Invention by Design: How Engineers Get from Thought to Thing
by Henry Petroski
Petroski uses the invention of familiar items like paper clips, aluminum cans, pencil points, and zippers to discuss the nature of invention, design, and development.
How Buildings Learn
by Stewart Brand
Stewart Brand's look at how buildings change and adapt over time got us to thinking about similar issues in Web design. While users don't "inhabit" Web sites, that doesn't mean Web sites shouldn't adapt over time to better accommodate user needs (and, clearly, the best ones do).
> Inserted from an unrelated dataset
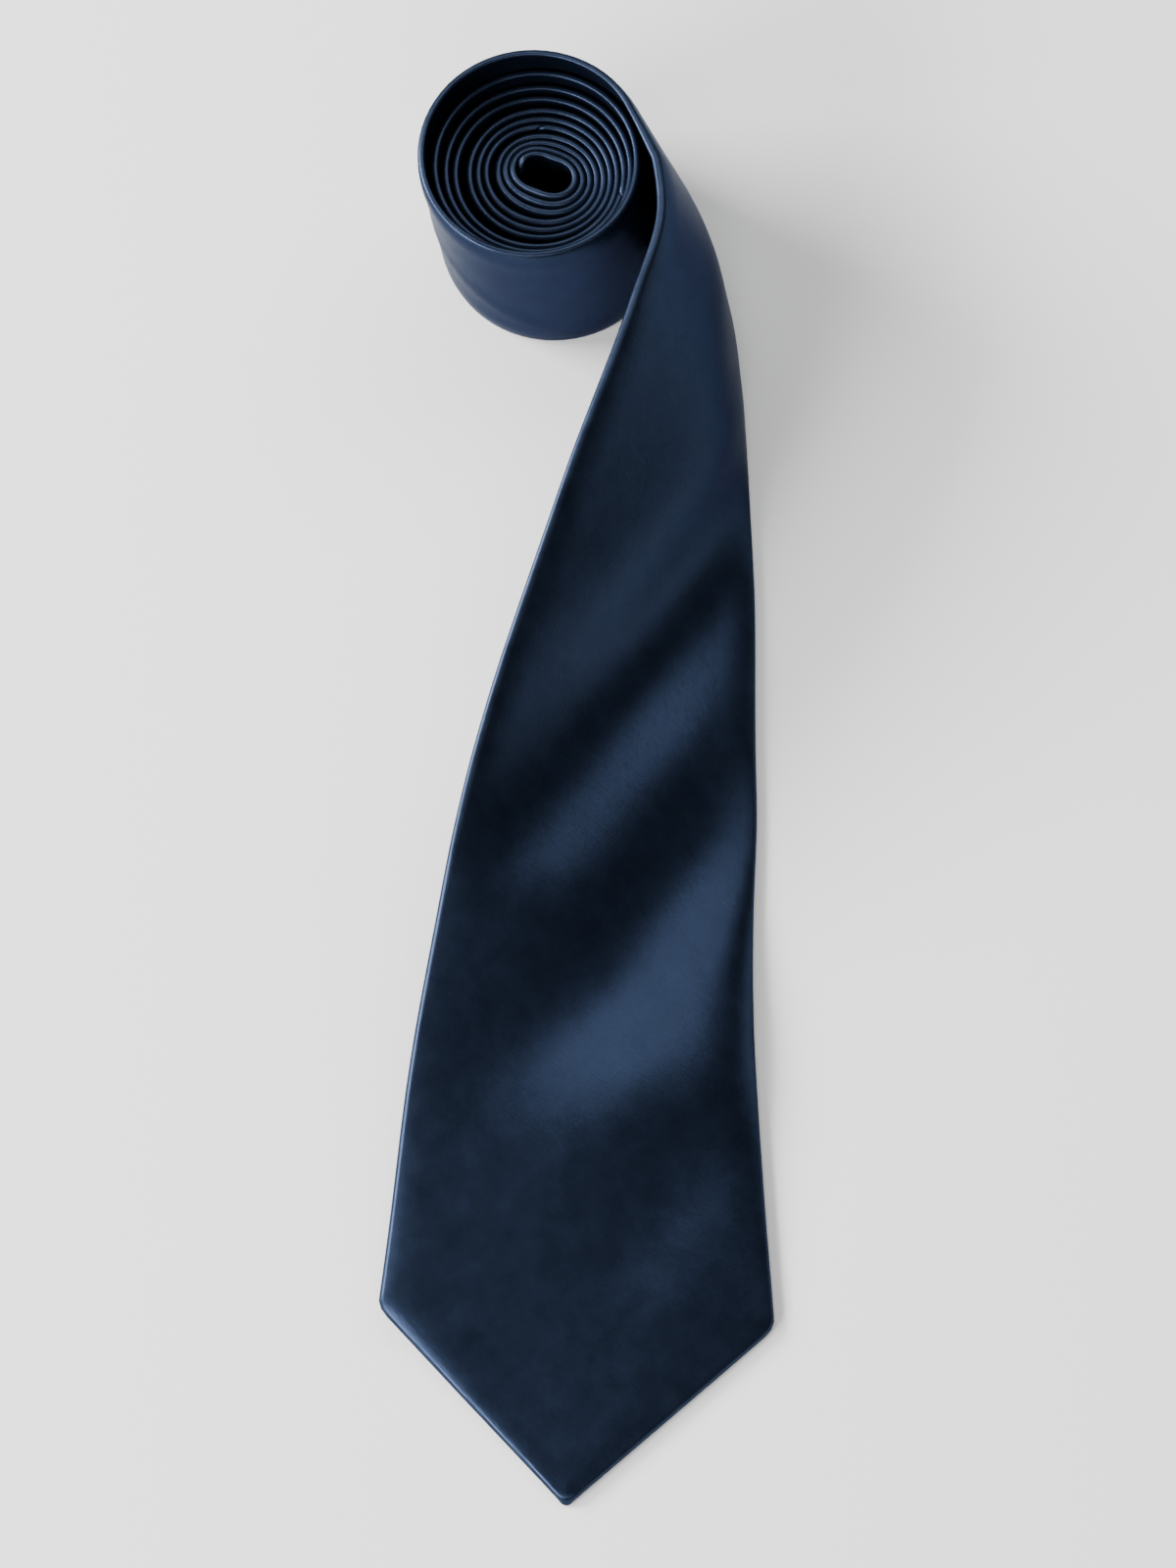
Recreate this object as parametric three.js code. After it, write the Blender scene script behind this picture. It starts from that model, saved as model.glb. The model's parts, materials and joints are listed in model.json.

Brand's discussion of the known issues of designing for change translates well to this new medium.
Turtles, Termites and Traffic Jams: Explorations in Massively Parallel Microworlds
by Mitch Resnick
Resnick explores the counterintuitive world of decentralized systems and self-organizing phenomena. Drawing on ideas from computer science, education, psychology, and systems theory, he examines why many people resist decentralized ideas, and describes an innovative computer language, StarLogo, that he designed to help students from grade school and up simulate self-organizing behavior in systems.